Zu den Vorwürfen in Deutschland sagte der Anwalt: «Daniel M. wird beschuldigt, für den schweizerischen Nachrichtendienst deutsche Steuerfahnder ermittelt zu haben, die illegal in der Schweiz tätig waren. Und zwar im Zusammenhang mit der Affäre um CDs mit Schweizer Bankdaten, die an deutsche Steuerbehörden verkauft worden sein sollen.»
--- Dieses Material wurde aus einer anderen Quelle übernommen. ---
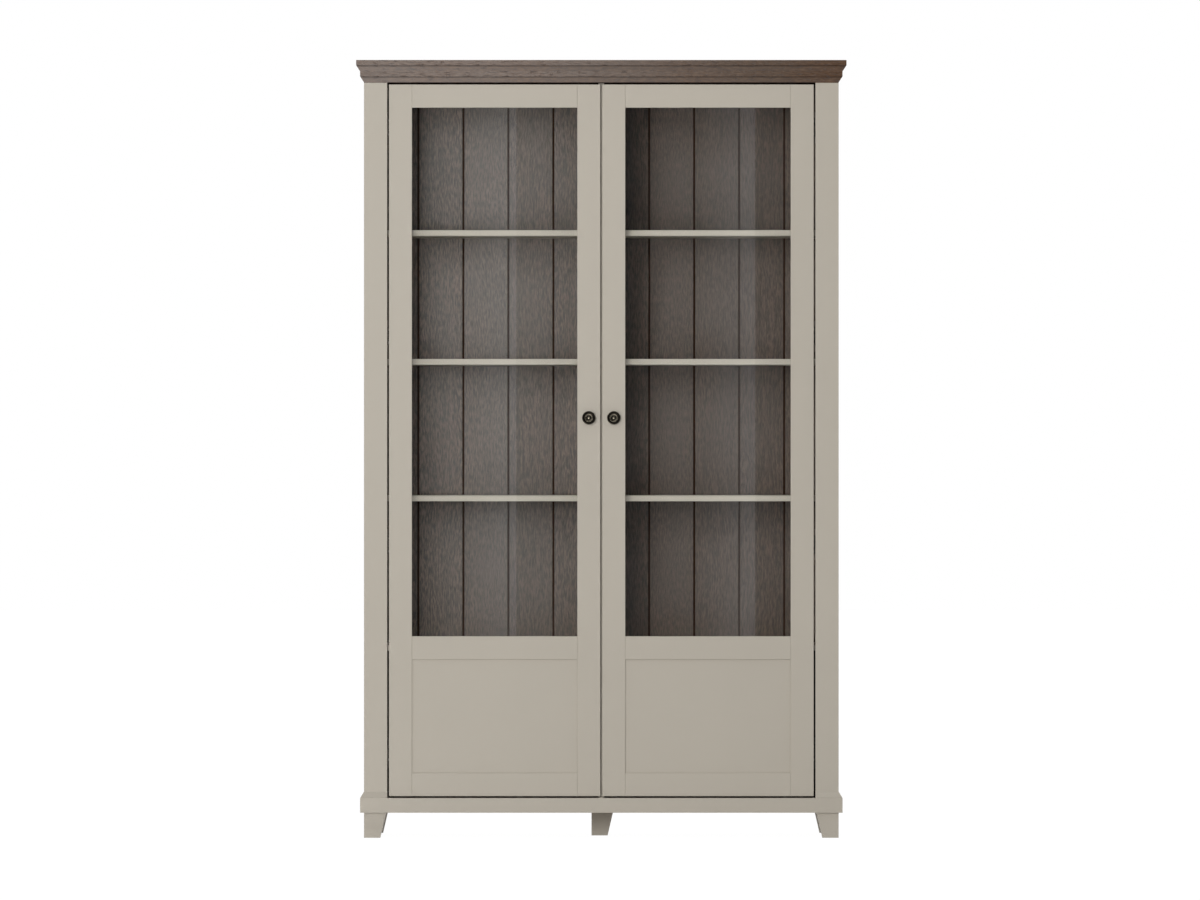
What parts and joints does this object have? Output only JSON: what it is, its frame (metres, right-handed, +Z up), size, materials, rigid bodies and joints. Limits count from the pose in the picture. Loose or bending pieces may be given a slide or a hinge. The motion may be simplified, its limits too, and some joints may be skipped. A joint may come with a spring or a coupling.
{
  "type": "glazed bookcase",
  "caption": "Tall free-standing bookcase with inset glazed doors over solid panels, loose shelves, moulded oak-look cornice, plinth and tapered feet.",
  "frame": {"origin": "on the floor under the middle of the whole bookcase (bottom centre of its bounding box)", "axes": "+Z up, -Y out of the doors towards the user, +X to the right of a person facing the doors"},
  "size_m": [1.267, 0.434, 2.01],
  "materials": {
    "painted_board": "satin lacquered board in a warm greige",
    "oak_cornice": "brown oak, fine horizontal grain, satin",
    "oak_back": "grey-brown oak planks with V grooves, fine vertical grain",
    "raw_board": "raw softwood and board, hidden",
    "glass": "clear float glass",
    "bronze": "dark antique bronze, rubbed on the edges",
    "steel": "nickel-plated steel"
  },
  "bodies": {
    "carcass": {"carcass_screws": "steel", "centre_partition": "painted_board", "corner_feet": "painted_board", "cornice_back_rail": "raw_board", "cornice_front": "oak_cornice", "cornice_top_board": "oak_cornice", "floor_bearers": "raw_board", "floor_panel": "painted_board", "hinge_blocks": "painted_board", "left_back_panel": "oak_back", "left_cornice_side": "oak_cornice", "left_fixed_shelf": "painted_board", "left_front_stile": "painted_board", "left_hinge_arms": "steel", "left_plinth_side": "painted_board", "left_shelf_1": "painted_board", "left_shelf_2": "painted_board", "left_shelf_3": "painted_board", "left_side_panel": "painted_board", "middle_foot": "painted_board", "plinth_back_rail": "raw_board", "plinth_front": "painted_board", "right_back_panel": "oak_back", "right_cornice_side": "oak_cornice", "right_fixed_shelf": "painted_board", "right_front_stile": "painted_board", "right_hinge_arms": "steel", "right_plinth_side": "painted_board", "right_shelf_1": "painted_board", "right_shelf_2": "painted_board", "right_shelf_3": "painted_board", "right_side_panel": "painted_board", "shelf_pins": "steel", "top_panel": "oak_cornice"},
    "left_door": {"left_door_hinge_stile": "painted_board", "left_door_lock_stile": "painted_board", "left_door_top_rail": "painted_board", "left_door_middle_rail": "painted_board", "left_door_bottom_rail": "painted_board", "left_door_lower_panel": "painted_board", "left_door_glass": "glass", "left_door_glass_beads": "painted_board", "left_door_knob": "bronze", "left_door_screws": "steel", "left_hinge_cups": "steel"},
    "right_door": {"right_door_hinge_stile": "painted_board", "right_door_lock_stile": "painted_board", "right_door_top_rail": "painted_board", "right_door_middle_rail": "painted_board", "right_door_bottom_rail": "painted_board", "right_door_lower_panel": "painted_board", "right_door_glass": "glass", "right_door_glass_beads": "painted_board", "right_door_knob": "bronze", "right_door_screws": "steel", "right_hinge_cups": "steel"},
    "left_inner_links": {"left_hinge_inner_links": "steel"},
    "left_outer_links": {"left_hinge_outer_links": "steel"},
    "right_inner_links": {"right_hinge_inner_links": "steel"},
    "right_outer_links": {"right_hinge_outer_links": "steel"}
  },
  "joints": [
    {"name": "left_door_swing", "type": "hinge", "parent": "carcass", "child": "left_door", "pos_m": [-0.55125, -0.193, 1.0275], "axis": [0, 0, -1], "range_deg": [0, 95]},
    {"name": "left_inner_link_turn", "type": "hinge", "parent": "carcass", "child": "left_inner_links", "pos_m": [-0.53425, -0.165, 1.0275], "axis": [0, 0, -1], "range_deg": [0, 95]},
    {"name": "left_outer_link_turn", "type": "hinge", "parent": "left_door", "child": "left_outer_links", "pos_m": [-0.52525, -0.176, 1.0275], "axis": [0, 0, 1], "range_deg": [0, 95]},
    {"name": "right_door_swing", "type": "hinge", "parent": "carcass", "child": "right_door", "pos_m": [0.55125, -0.193, 1.0275], "axis": [0, 0, 1], "range_deg": [0, 95]},
    {"name": "right_inner_link_turn", "type": "hinge", "parent": "carcass", "child": "right_inner_links", "pos_m": [0.53425, -0.165, 1.0275], "axis": [0, 0, 1], "range_deg": [0, 95]},
    {"name": "right_outer_link_turn", "type": "hinge", "parent": "right_door", "child": "right_outer_links", "pos_m": [0.52525, -0.176, 1.0275], "axis": [0, 0, -1], "range_deg": [0, 95]}
  ],
  "couplings": [
    {"joint": "left_inner_link_turn", "follows": "left_door_swing", "ratio": 1},
    {"joint": "left_outer_link_turn", "follows": "left_door_swing", "ratio": 1},
    {"joint": "right_inner_link_turn", "follows": "right_door_swing", "ratio": 1},
    {"joint": "right_outer_link_turn", "follows": "right_door_swing", "ratio": 1}
  ]
}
Ob der Schweizer Nachrichtendienst NDB tatsächlich der Auftraggeber war, sagte der Anwalt nicht, aber: «Daniel M. hat solche Ermittlungen mit Sicherheit nicht aus Hobbygründen getätigt.» Sein Mandant sei als Sicherheitsberater vor allem im Finanzbereich tätig.
Am Dienstag war die Botschafterin der Schweiz zu einem Gespräch ins Auswärtige Amt gebeten worden. Aus dem Außenministerium in Berlin hieß es, auf Bitten von Bundesaußenminister Sigmar Gabriel (SPD) habe Staatssekretär Walter Lindner mit der Diplomatin gesprochen. Er habe "im Interesse der deutsch-schweizerischen Freundschaft Aufklärung über den Fall" erbeten.
Strafverfahren eröffnet
Die Bundesanwaltschaft hatte die Festnahme des Schweizers "wegen mutmaßlicher geheimdienstlicher Agententätigkeit" für "den Geheimdienst einer fremden Macht" am Freitag mitgeteilt, sich aber nicht zu den Hintergründen geäußert. Nordrhein-Westfalens Ministerpräsidentin Hannelore Kraft sprach von einem Skandal, sollten die Vorwürfe sich bewahrheiten.
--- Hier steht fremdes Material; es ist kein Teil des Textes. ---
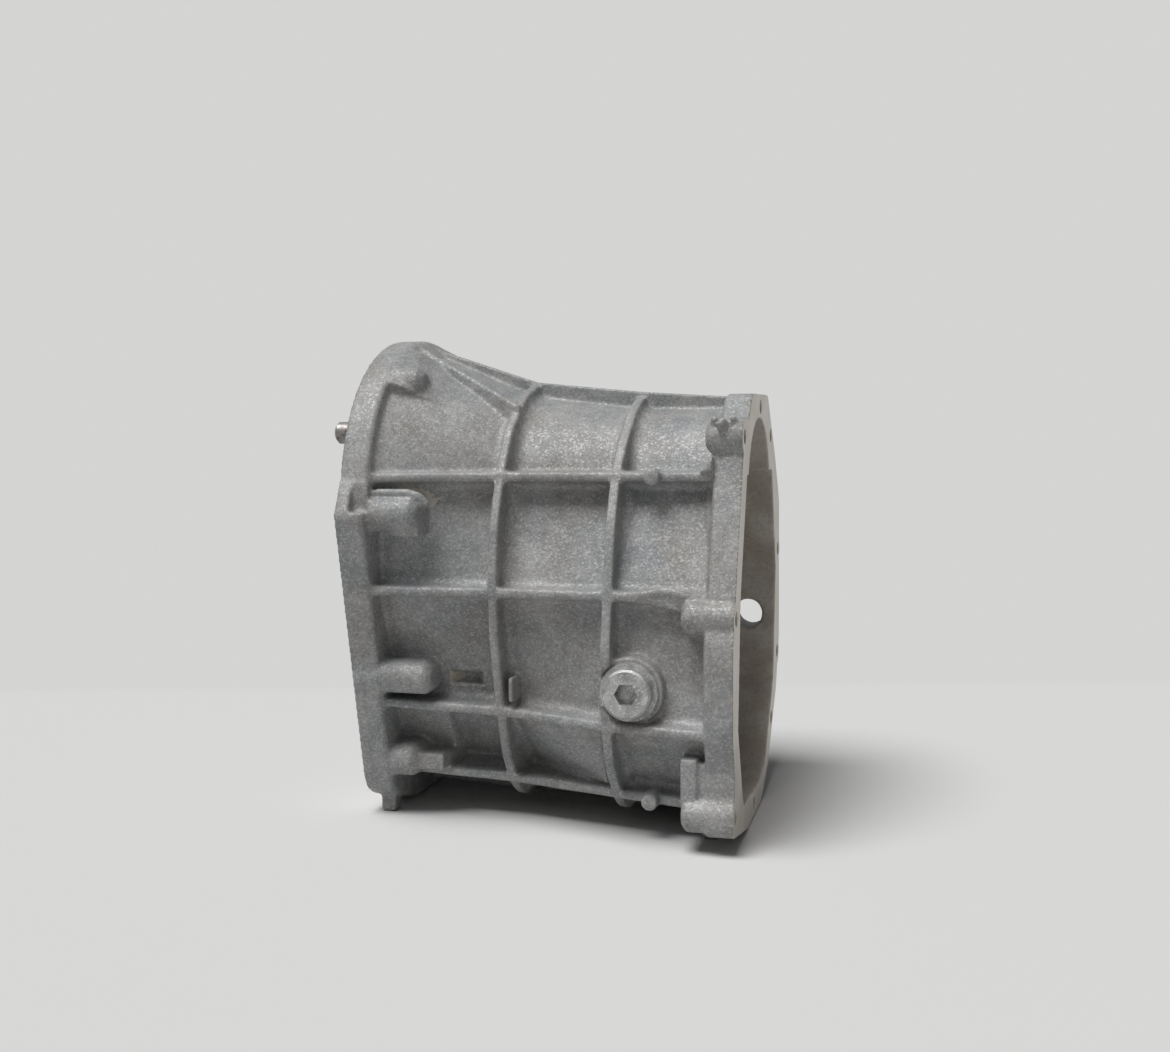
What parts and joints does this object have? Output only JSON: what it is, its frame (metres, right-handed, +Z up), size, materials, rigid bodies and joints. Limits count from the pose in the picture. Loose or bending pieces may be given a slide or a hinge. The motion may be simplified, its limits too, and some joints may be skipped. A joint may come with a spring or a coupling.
{
  "type": "gearbox housing",
  "caption": "Cast aluminium gearbox case with a round-topped front flange, ribbed tapering shell and open many-sided rear flange.",
  "frame": {"origin": "on the main shaft's axis at the front flange's machined face, where the input bearing's bore opens", "axes": "+X along the main shaft towards the rear flange, +Z up, -Y the side with the filler plug"},
  "size_m": [0.25, 0.227, 0.3037],
  "materials": {
    "cast_aluminium": "blasted casting, sparkling fine grain, machined flange faces",
    "painted_steel": "silver paint over steel",
    "washer_metal": "soft aluminium ring, painted with the case",
    "pin_steel": "ground steel, dulled"
  },
  "bodies": {
    "root": {"housing": "cast_aluminium", "filler_plug": "painted_steel", "plug_washer": "washer_metal", "dowel_pin_upper": "pin_steel", "dowel_pin_lower": "pin_steel"}
  },
  "joints": []
}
Mehrere Bundesländer, darunter Nordrhein-Westfalen, Baden-Württemberg, Niedersachsen und Rheinland-Pfalz, hatten seit Januar 2006 sogenannte Steuersünder-CDs aus der Schweiz und Liechtenstein gekauft. Dies sorgte für Verstimmungen in den Beziehungen zwischen Deutschland und der Schweiz.
Die Schweizer Bundesanwaltschaft bestätigte der Deutschen Presse-Agentur, dass 2015 ein Strafverfahren wegen des Verdachts des wirtschaftlichen Nachrichtendienstes gegen den Mann eröffnet wurde. Zum Stand des laufenden Verfahrens gab es keine Stellungnahme.